Thursday, October 4, 2012

What's Happening in Congo is Real

I'm getting tired of reading excuses from Western intellectuals about why what's happening in Syria, Egypt, Sudan, or Colombia is so much more relevant or important than what's happening in the Congo, despite the Congo's grossly larger number of victims.  Even worse is when people use the Congo as an excuse for inaction: Why are you criticizing country x, people ask, when what's happening in Congo is so much worse? In neither case is Congo's suffering treated as anything other than a rhetorical cudgel for agendas that have nothing to do with it.

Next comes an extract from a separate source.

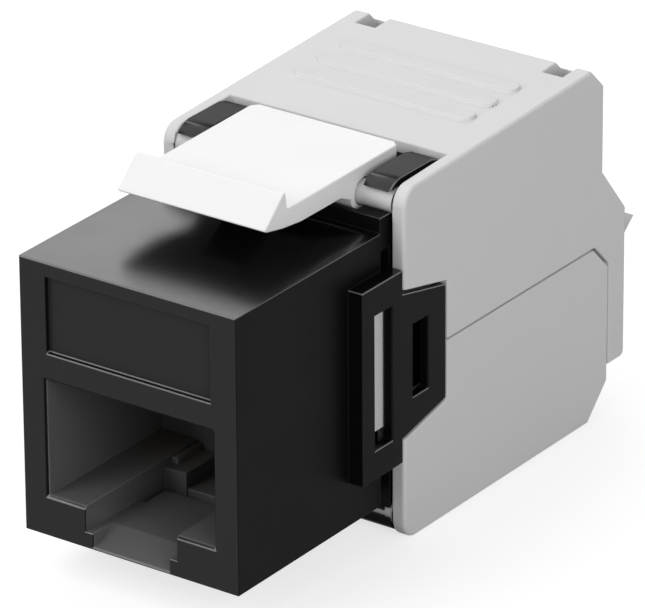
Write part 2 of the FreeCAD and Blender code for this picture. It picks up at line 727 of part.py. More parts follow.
def rear_chassis():
    """The grey inner frame: arms in the brackets, bulkheads, side walls and a cable saddle."""
    body = new_body("rear_chassis")
    walls = new_sketch(body, SIDE)
    rectangle(walls, "bulkhead_front", "chassis_rear", "middle - chassis_half", "middle + chassis_half")
    pad(walls, "chassis_outer")
    arms = new_sketch(body, SIDE)
    rectangle(arms, "cover_front - 2 * gap", "bulkhead_front + gap", "middle - arm_half",
              "middle + arm_half")
    pad(arms, "chassis_outer")
    arm_pads = new_sketch(body, SIDE)
    rectangle(arm_pads, "arm_front", "cover_front - gap", "middle - arm_pad_drop", "middle + arm_half")
    pad(arm_pads, "arm_outer")
    for start, end in (("arm_front - 1", "bulkhead_front"), ("bulkhead_rear", "chassis_rear - bulkhead")):
        room = new_sketch(body, SIDE)
        rectangle(room, start, end, "cover_bottom", "ear_top")
        pocket(room, "chassis_inner")
    rails = new_sketch(body, SIDE)
    rectangle(rails, "bulkhead_front - gap", "board_rear + gap", "board_bottom - fit / 2",
              "board_top + fit / 2")
    pocket(rails, "board_width + 2 * fit")
    window = new_sketch(body, FRONT, "-neck_rear")
    rectangle(window, "-board_nose_width / 2 + window_frame", "board_nose_width / 2 - window_frame",
              "middle - slot_half * 2", "middle + slot_half * 2")
    pocket(window, "bulkhead + 2 * gap", centred=False)
    saddle = new_sketch(body, FRONT, "-(chassis_rear - 2 * bulkhead)")
    pocket(circle(saddle, "0", "middle", "cable_width / 2"), "3 * bulkhead", centred=False)
    return body


def circuit_board():
    """The board that joins the contacts to the blades, narrower where it enters the neck."""
    body = new_body("circuit_board")
    shoulder = "neck_rear + 2 * gap"
    wide, narrow = "board_width / 2", "board_nose_width / 2"
    blank = outline(new_sketch(body, PLAN, "board_bottom"), [
        (f"-({narrow})", "board_front"), (narrow, "board_front"), (narrow, shoulder),
        (wide, shoulder), (wide, "board_rear"), (f"-({wide})", "board_rear"),
        (f"-({wide})", shoulder), (f"-({narrow})", shoulder)])
    pad(blank, "board_thickness", centred=False)
    return body


def contact_carrier():
    """The block at the back of the port, with a passage for each contact."""
    body = new_body("contact_carrier")
    half = "cavity_width / 2 - fit"
    block = new_sketch(body, FRONT, "-(carrier_front + fit)")
    rectangle(block, f"-({half})", half, "cavity_floor + fit", "cavity_top - fit")
    pad(block, "neck_rear - carrier_front - fit", centred=False, turned=True)
    board_room = new_sketch(body, SIDE)
    rectangle(board_room, "board_front - fit", "neck_rear + 1", "board_bottom - fit", "board_top")
    pocket(board_room, "cover_width")
    passages = new_sketch(body, FRONT, "-(carrier_front - 1)")
    for number in range(CONTACTS):
        centre = f"({number} - {CONTACTS / 2 - 0.5}) * contact_pitch"
        rectangle(passages, f"{centre} - contact_width / 2 - fit", f"{centre} + contact_width / 2 + fit",
                  "contact_under - fit", "contact_top + fit")
    pocket(passages, "contact_tail - carrier_front + 2", centred=False)
    tails = new_sketch(body, SIDE)
    rectangle(tails, "contact_tail - 2 * gap", "neck_rear + 1", "middle", "contact_top + fit")
    pocket(tails, f"{CONTACTS} * contact_pitch")
    return body


def contact(number):
    """One gold wire: its free end hangs in the port, and its tail stands on the board."""
    body = new_body(f"contact_{number + 1}")
    free_end = "contact_top - contact_drop"
    wire = new_sketch(body, SIDE, f"({number} - {CONTACTS / 2 - 0.5}) * contact_pitch")
    outline(wire, [
        ("contact_bend", "contact_under - 0.1"), ("contact_end", f"{free_end} - 1.1 * contact_thickness"),
        ("contact_end", free_end), ("contact_bend + 0.55", "contact_under"),
        ("contact_tail", "contact_under"), ("contact_tail", "board_top"),
        ("contact_tail + contact_thickness", "board_top"),
        ("contact_tail + contact_thickness", "contact_top"), ("contact_bend + 0.1", "contact_top"),
        ("contact_bend", "contact_top - 0.1")])
    pad(wire, "contact_width")
    return body


def wire_block(label, up):
    """A block with four wire slots over or under the board, each with room for its blade."""
    body = new_body(label)
    sign = "1" if up else "-1"
    crown = f"middle + {sign} * block_half"
    blank = new_sketch(body, SIDE)
    rectangle(blank, "block_front", "block_rear", f"middle + {sign} * board_thickness / 2", crown)
    pad(blank, "chassis_inner - 2 * fit")
    slots = new_sketch(body, FRONT, "-(block_front - 1)")
    rooms = new_sketch(body, PLAN, f"{crown} + {sign}")
    for place in WIRE_PLACES:
        centre = f"{place} * wire_pitch"
        near, mouth = "wire_width / 2", "(wire_width / 2 + wire_lead)"
        floor, lead = f"{crown} - {sign} * wire_depth", f"{crown} - {sign} * wire_lead"
        outline(slots, [
            (f"{centre} - {near}", floor), (f"{centre} + {near}", floor), (f"{centre} + {near}", lead),
            (f"{centre} + {mouth}", crown), (f"{centre} + {mouth}", f"{crown} + {sign}"),
            (f"{centre} - {mouth}", f"{crown} + {sign}"), (f"{centre} - {mouth}", crown),
            (f"{centre} - {near}", lead)])
        rectangle(rooms, f"{centre} - blade_width / 2 - fit", f"{centre} + blade_width / 2 + fit",
                  "blade_place - blade_thickness / 2 - fit", "blade_place + blade_thickness / 2 + fit")
    pocket(slots, "block_rear - block_front + 2", centred=False)
    pocket(rooms, "block_height + 2", centred=False, turned=not up)
    return body


def blade(number):
    """One forked blade: the first four stand on the board and the others hang under it."""
    body = new_body(f"idc_blade_{number + 1}")
    sign = "1" if number < BLADES_A_SIDE else "-1"
    base = f"middle + {sign} * board_thickness / 2"
    centre = f"{WIRE_PLACES[number % BLADES_A_SIDE]} * wire_pitch"
    tip = f"{base} + {sign} * blade_height"
    throat = f"{tip} - {sign} * blade_fork_depth"
    wide, narrow = "blade_width / 2", "blade_fork / 2"
    plate = outline(new_sketch(body, FRONT, "-blade_place"), [
        (f"{centre} - {wide}", base), (f"{centre} + {wide}", base),
        (f"{centre} + {wide}", f"{tip} - {sign} * 0.3"), (f"{centre} + {wide} / 2", tip),
        (f"{centre} + {narrow}", f"{tip} - {sign} * 0.5"), (f"{centre} + {narrow}", throat),
        (f"{centre} - {narrow}", throat), (f"{centre} - {narrow}", f"{tip} - {sign} * 0.5"),
        (f"{centre} - {wide} / 2", tip), (f"{centre} - {wide}", f"{tip} - {sign} * 0.3")])
    pad(plate, "blade_thickness")
    return body


def main():
    bodies = [
        front_housing(), latch_lever(), latch_spring(), upper_cover(), lower_cover(), rear_chassis(),
        circuit_board(), contact_carrier(),
        wire_block("wire_block_upper", True), wire_block("wire_block_lower", False)]
    bodies += [contact(number) for number in range(CONTACTS)]
    bodies += [blade(number) for number in range(2 * BLADES_A_SIDE)]
    for body in bodies:
        body.setExpression("Placement.Base.y", bound("-overall_length / 2"))
        body.setExpression("Placement.Base.z", bound("-cover_bottom"))
    doc.recompute()
    for item in doc.Objects:
        if "Invalid" in item.State or "Error" in item.State:
            raise RuntimeError(f"{item.Name} failed: {item.State}")
    for body in bodies:
        if body.Shape.isNull() or not body.Shape.isValid():
            raise RuntimeError(f"{body.Label} has no valid shape")
        if len(body.Shape.Solids) != 1:
            raise RuntimeError(f"{body.Label} is in {len(body.Shape.Solids)} pieces")
    os.makedirs("parts", exist_ok=True)
    for body in bodies:
        body.Shape.exportStep(os.path.join("parts", body.Label + ".step"))
        print(body.Label, round(body.Shape.Volume, 2))


main()
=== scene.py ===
"""The keystone jack's finish: moulded edges, plastics, gold and tin, on a pale studio floor."""
import json
import math

import bmesh
import bpy
from mathutils import Matrix, Vector


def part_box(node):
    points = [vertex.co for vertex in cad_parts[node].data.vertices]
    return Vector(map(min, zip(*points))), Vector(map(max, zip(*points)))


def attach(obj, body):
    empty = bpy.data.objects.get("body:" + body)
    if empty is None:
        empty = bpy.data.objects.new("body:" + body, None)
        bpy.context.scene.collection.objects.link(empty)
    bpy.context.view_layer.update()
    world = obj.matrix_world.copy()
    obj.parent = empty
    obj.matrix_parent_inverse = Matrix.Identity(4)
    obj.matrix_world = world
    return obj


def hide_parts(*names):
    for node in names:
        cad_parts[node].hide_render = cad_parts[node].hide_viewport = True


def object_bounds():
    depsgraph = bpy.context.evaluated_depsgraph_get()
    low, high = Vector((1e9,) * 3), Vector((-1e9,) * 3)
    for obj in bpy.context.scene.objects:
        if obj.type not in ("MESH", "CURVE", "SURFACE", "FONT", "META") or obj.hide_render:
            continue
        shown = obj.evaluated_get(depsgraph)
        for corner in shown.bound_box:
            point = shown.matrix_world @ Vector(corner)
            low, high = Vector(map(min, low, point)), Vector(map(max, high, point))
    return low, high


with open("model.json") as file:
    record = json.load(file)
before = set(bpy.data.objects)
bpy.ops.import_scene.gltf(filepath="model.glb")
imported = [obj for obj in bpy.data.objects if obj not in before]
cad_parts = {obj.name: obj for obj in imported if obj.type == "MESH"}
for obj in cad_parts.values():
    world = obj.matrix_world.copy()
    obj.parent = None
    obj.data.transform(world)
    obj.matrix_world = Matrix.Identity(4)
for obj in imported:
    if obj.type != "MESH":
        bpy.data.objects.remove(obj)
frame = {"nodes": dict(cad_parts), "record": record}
cad_low, cad_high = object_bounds()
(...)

So when I came across this interview with Judith Butler in Guernica, I exploded:
As a Congo scholar/activist, I find it dismaying that Congo typically comes up in these sorts of discussions as a way of scoring debating points, rather than out of any genuine concern for the place. Still, it might be worth asking Butler why she, like the vast majority of public intellectuals in the West, pays so little attention to DRC and its six million dead. The canard that US complicity justifies greater attention to the West Bank than to the Kivus is risible. As the NYT’s Howard French has written, a case could be made that the wars in Congo are Clinton’s most significant foreign policy legacy. My own suspicion is that our public intellectuals are indifferent to Congo for the same reasons our elected officials are: race, ignorance, and apathy.
Only later did I realize I was two years late to the party: the interview was published in March 2010.